GRAHAM MUSH NO. 1.—Good flour is the first requisite for making good Graham mush. Poor Graham flour cannot be made into first-class mush. Flour made from the best white winter wheat is perhaps the best. It may be used either sifted or unsifted, as preferred. The proportion of flour and liquid to be used will necessarily vary somewhat with the quality of the flour, but in general, three parts water to one of flour will be needed. Too much flour not only makes the mush too thick, but gives it an underdone taste. Stir the dried flour rapidly into boiling water, (which should not cease to boil during the process), until a thick porridge is obtained. It is well to have it a little thinner at first than is desirable for serving, as it will thicken by cooking. Cook slowly at least one hour. A longer time makes it more digestible.

Left-over Graham mush is nice spread on rather shallow tins, and simply heated quickly in a hot oven.

GRAHAM MUSH NO. 2.—Moisten one pint of good Graham flour with a pint of warm water, or enough to make a batter thin enough to pour. (The quantity of water needed will vary a little with the fineness and quality of the flour.) Pour this batter into a quart of water boiling in the inner cup of a double boiler. Remember to add the batter sufficiently slow, so as not to stop the boiling of the water. When thickened, put into the outer boiler, and cook for one hour.

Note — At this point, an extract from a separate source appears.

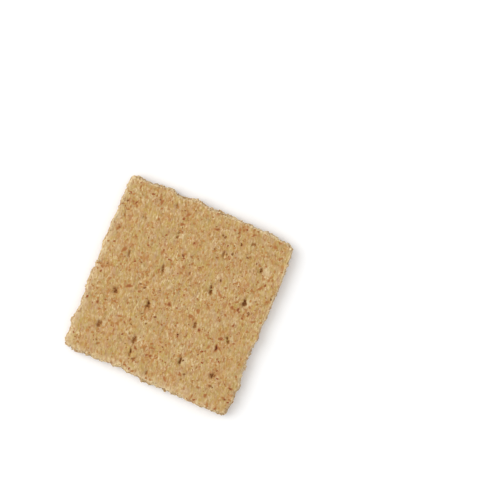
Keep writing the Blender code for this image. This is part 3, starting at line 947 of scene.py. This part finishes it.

GRAHAM MUSH NO. 3.—Prepare in the same way as above, using milk or part milk in the place of water. Left-over Graham mush at breakfast, which has been prepared with water, is very nice if, while it is still warm, a small quantity of hot milk is well stirred into it, and it is then set by to be reheated in a double boiler for dinner.

GRAHAM MUSH WITH DATES.—Prepare a mush as for Graham mush No. 2. When done, place in the dish in which the mush is to be served, some nice, fresh dates from which the stones have been removed. Pour the mush over them, and stir up lightly, taking care not to break the fruit, and serve. Raisins previously steamed, or figs steamed and cut into pieces, may be used instead of dates. Serve hot with cream, or mold, and serve cold.

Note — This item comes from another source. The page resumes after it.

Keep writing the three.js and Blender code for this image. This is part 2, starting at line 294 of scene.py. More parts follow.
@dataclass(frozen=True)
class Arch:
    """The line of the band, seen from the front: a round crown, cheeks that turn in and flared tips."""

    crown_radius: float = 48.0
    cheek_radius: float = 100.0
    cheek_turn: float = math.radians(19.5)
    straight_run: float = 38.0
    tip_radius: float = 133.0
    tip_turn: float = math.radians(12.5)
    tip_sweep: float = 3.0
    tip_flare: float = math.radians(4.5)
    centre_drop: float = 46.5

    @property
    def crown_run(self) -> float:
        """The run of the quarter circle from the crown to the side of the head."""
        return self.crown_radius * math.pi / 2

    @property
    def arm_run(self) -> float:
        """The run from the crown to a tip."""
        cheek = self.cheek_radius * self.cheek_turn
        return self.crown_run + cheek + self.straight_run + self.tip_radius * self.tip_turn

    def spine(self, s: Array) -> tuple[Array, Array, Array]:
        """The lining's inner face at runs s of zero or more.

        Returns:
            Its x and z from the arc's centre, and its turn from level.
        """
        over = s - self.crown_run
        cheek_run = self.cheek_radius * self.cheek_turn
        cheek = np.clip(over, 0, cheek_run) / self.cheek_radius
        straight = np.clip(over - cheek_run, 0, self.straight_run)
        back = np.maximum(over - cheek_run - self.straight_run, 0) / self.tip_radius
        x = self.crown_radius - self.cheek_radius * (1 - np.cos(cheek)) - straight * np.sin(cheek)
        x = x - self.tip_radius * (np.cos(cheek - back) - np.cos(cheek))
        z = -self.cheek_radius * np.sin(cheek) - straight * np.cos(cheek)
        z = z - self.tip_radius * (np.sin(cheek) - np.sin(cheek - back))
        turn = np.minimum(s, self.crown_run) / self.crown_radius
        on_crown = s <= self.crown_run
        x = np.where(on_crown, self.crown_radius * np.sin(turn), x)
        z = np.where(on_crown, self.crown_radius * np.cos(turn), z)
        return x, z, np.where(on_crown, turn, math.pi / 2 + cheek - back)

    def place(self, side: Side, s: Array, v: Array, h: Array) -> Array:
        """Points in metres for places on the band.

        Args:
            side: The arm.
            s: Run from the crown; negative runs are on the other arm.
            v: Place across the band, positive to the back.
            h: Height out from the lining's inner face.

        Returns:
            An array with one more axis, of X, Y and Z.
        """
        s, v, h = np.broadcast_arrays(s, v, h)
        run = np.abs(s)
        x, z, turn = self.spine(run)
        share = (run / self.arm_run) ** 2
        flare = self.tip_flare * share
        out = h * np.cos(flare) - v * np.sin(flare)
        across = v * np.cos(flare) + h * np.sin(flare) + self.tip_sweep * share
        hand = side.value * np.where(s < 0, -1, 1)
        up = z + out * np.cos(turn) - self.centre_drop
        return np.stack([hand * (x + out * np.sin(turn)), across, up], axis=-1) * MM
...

PLUM PORRIDGE.—Prepare a Graham mush as previously directed, and when done, add to it a cup of well-steamed raisins and sufficient rich milk to thin it to the consistency of porridge.

GRAHAM APPLE MUSH.—Prepare a smooth apple sauce of rather tart apples. Sweeten it slightly, and thin with boiling water. Have this mixture boiling, and add to it Graham flour, either sprinkled in dry or moistened with water, sufficient to make a well-thickened mush. Cook, and serve hot with cream.

GRANOLA MUSH.—Granola, a cooked preparation of wheat and oats, manufactured by the Sanatarium Food Co., makes a most appetizing and quickly prepared breakfast dish. Into a quart of boiling water sprinkle a pint of granola. Cook for two or three minutes, and serve hot with cream.

GRANOLA FRUIT MUSH.—Prepare the mush as directed, and stir into it, when done, a large cupful of nicely-steamed, seedless raisins. Serve hot with cream. Milk may be used instead of water, if preferred.

GRANOLA PEACH MUSH.—Instead of the raisins as directed in the foregoing recipe, add to the mush, when done, a pint of sliced yellow peaches. Finely-cut, mellow sweet apples, sliced bananas, and blueberries may be used in a similar way.

BRAN JELLY.—Select some clean wheat bran, sprinkle it slowly into boiling water as for Graham mush, stirring briskly meanwhile with a wooden spoon, until the whole is about the consistency of thick gruel. Cook slowly in a double boiler for two hours. Strain through a fine wire sieve placed over the top of a basin. When strained, reheat to boiling. Then stir into it a spoonful or so of sifted Graham flour, rubbed smooth in a little cold water. Boil up once; turn into molds previously wet in cold water, and when cool, serve with cream or fruit juice.

THE OAT, OR AVENA.

DESCRIPTION.—The native country of the plant from which our common varieties of the oat are derived, is unknown. Oat grains have been found among the remains of the lake-dwellers in Switzerland, and it is probable that this plant was cultivated by the prehistoric inhabitants of Central Europe.

The ancient Greeks and Romans used oats, ranking them next in value to barley, which they esteemed above all other cereals. Although principally grown as food for horses, the oat, when divested of its husk and broken by a process of milling, is an exceedingly nutritious and valuable article of diet for human beings; and there is no article of food that has increased in general favor more rapidly in the last few years than this grain.

The Scotch have long been famed for their large consumption of oatmeal. It forms the staple article of diet for the peasantry, to which fact is generally attributed the fine physique and uniform health for which they, as a race, are particularly noted. It is related that Dr. Johnson, of dictionary fame, who never lost an opportunity to disparage the Scotch, on one occasion defined oats as, "In Scotland, food for men; in England, food for horses." He was well answered by an indignant Scotchman who replied, "Yes; and where can you find such fine men as in Scotland, or such horses as in England?"

Oatmeal justly ranks high as an alimentary substance. It contains about the same proportion of nitrogenous elements as wheat, and with the exception of maize, is richer in fatty matter than any other of the cultivated cereals. In general structure the oat resembles wheat.